Every finals season runs the same script. You have two weeks and tell yourself you'll be organized this time. The first week passes in a blur of good intentions and vague studying. Week two becomes a 5-day cram session fueled by caffeine and anxiety. It works just well enough that you repeat it next semester. Here's how to actually break that cycle — using the strategies that cognitive science says produce the best outcomes.
Week Two Out: Map the Territory First
Most students start finals prep by opening their notes from Week 1 and working forward. This is backwards. The first thing you should do is figure out exactly what each exam covers, what format it will take, and — if possible — get old exams or the professor's practice material. This takes 30-45 minutes but shapes everything that follows.
Once you know the scope, make a priority list for each exam: topics ranked by (1) likelihood of appearing and (2) your current weakness in that area. The intersection of 'probably on the exam' and 'I don't know this well' is where you should spend the majority of your time. Low-priority material you already understand gets minimal time. This kind of triage is more valuable than any individual study technique.
The Science of How to Actually Study Each Session
Each study session should use active recall — not passive re-reading. Close your notes and test yourself on the material. The 2006 research by Roediger and Karpicke at Washington University showed that students who tested themselves retained 50% more information a week later than students who re-read. Even one self-test cycle per topic dramatically outperforms reading it twice.
Interleave subjects within sessions rather than dedicating full days to one course. Nate Kornell and Robert Bjork's 2008 research at UCLA showed that mixing subjects — though it feels less organized — produces better retention than blocking because it forces your brain to actively discriminate between concepts rather than running on autopilot.
One Week Out: Switch to Practice Tests
At the one-week mark, stop making new flashcards and shift to full practice tests. Practice testing has the highest evidence rating of any study technique in Dunlosky's 2013 meta-analysis in Psychological Science in the Public Interest. Under timed, closed-book conditions. Grade yourself honestly.
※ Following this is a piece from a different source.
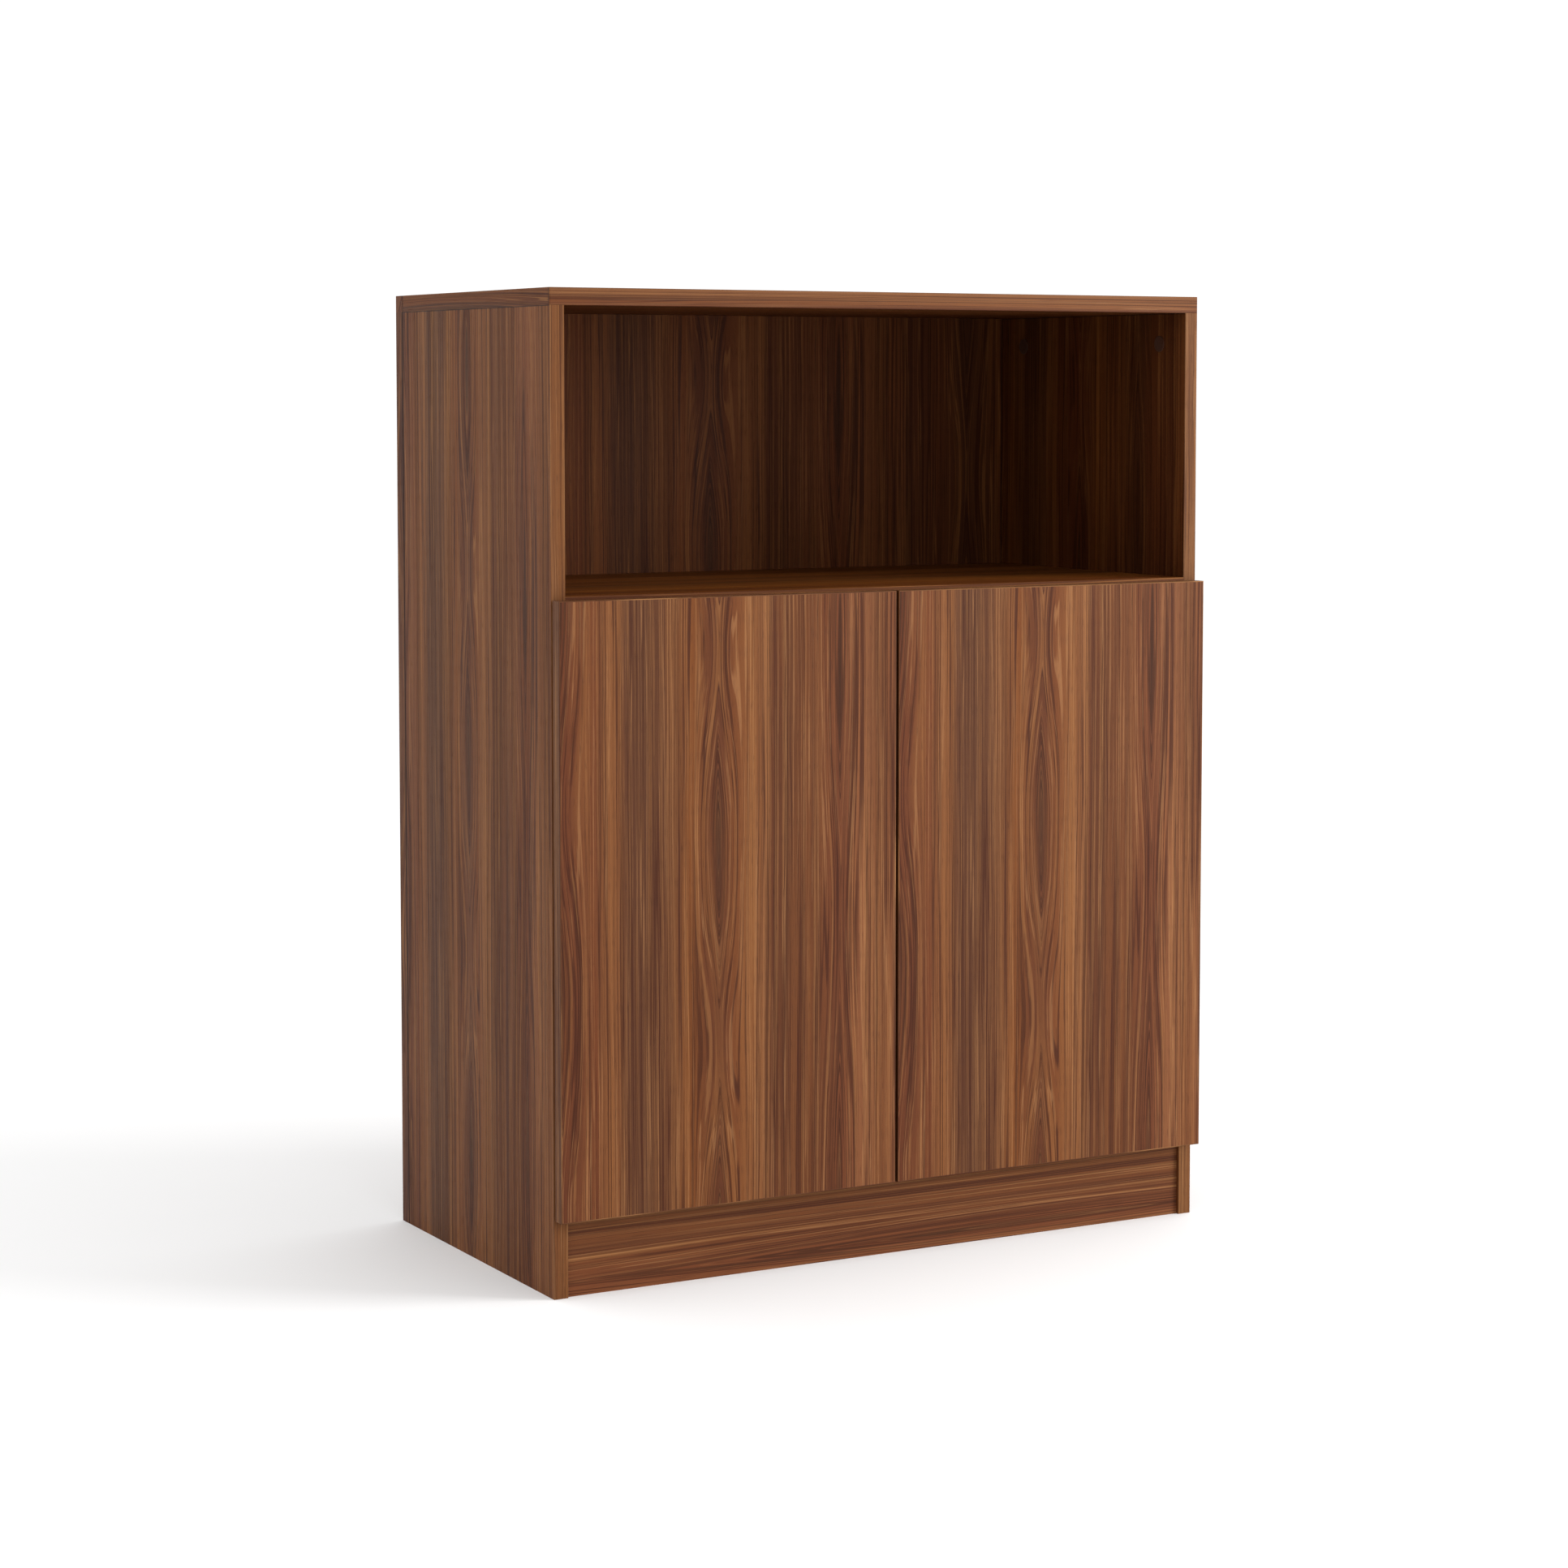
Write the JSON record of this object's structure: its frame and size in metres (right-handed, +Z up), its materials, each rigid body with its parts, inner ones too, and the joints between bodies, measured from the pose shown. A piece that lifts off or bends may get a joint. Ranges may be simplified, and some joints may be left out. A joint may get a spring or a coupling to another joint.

Every question you got wrong or guessed on becomes your priority list for the next session.
- Do practice tests under exam conditions — timed, no notes, no phone
- Grade yourself honestly and note every question you got wrong or guessed on
- Those wrong answers are your study list for the next session
- Don't redo questions you already know — spend time on weak spots only
Don't spend an entire day on one subject. Rotate between them. Your brain retains more when it has to shift context. Two hours of biology, two hours of chemistry, one hour of biology review beats six hours of straight biology — even though the straight session feels more focused.
The Night Before: Do Less Than You Think You Should
The night before an exam is not when new learning happens. It's when you secure what you already know. Do a light review of your highest-priority topics — 60 to 90 minutes maximum. Quiz yourself briefly on the things you kept getting wrong. Then stop.
Matthew Walker's research at UC Berkeley on sleep and memory consolidation is unambiguous here: the night of sleep before an exam is when your brain consolidates everything you've studied across the previous two weeks. Staying up until 2am to study more is not just unhelpful — it actively impairs the consolidation process you've been building toward. Eight hours of sleep before an exam is not a luxury. It's part of the study strategy.
The Morning Of
Light review only — 20-30 minutes on your weakest topics. Eat something before the exam. Research from Andrew Smith and colleagues at the University of Leeds found that students who ate breakfast performed significantly better on attention and memory tasks than those who skipped it. Walk to the exam if at all possible — even moderate aerobic exercise reliably improves cognitive performance and reduces cortisol, the stress hormone that degrades working memory. Don't try to learn anything new the morning of the exam.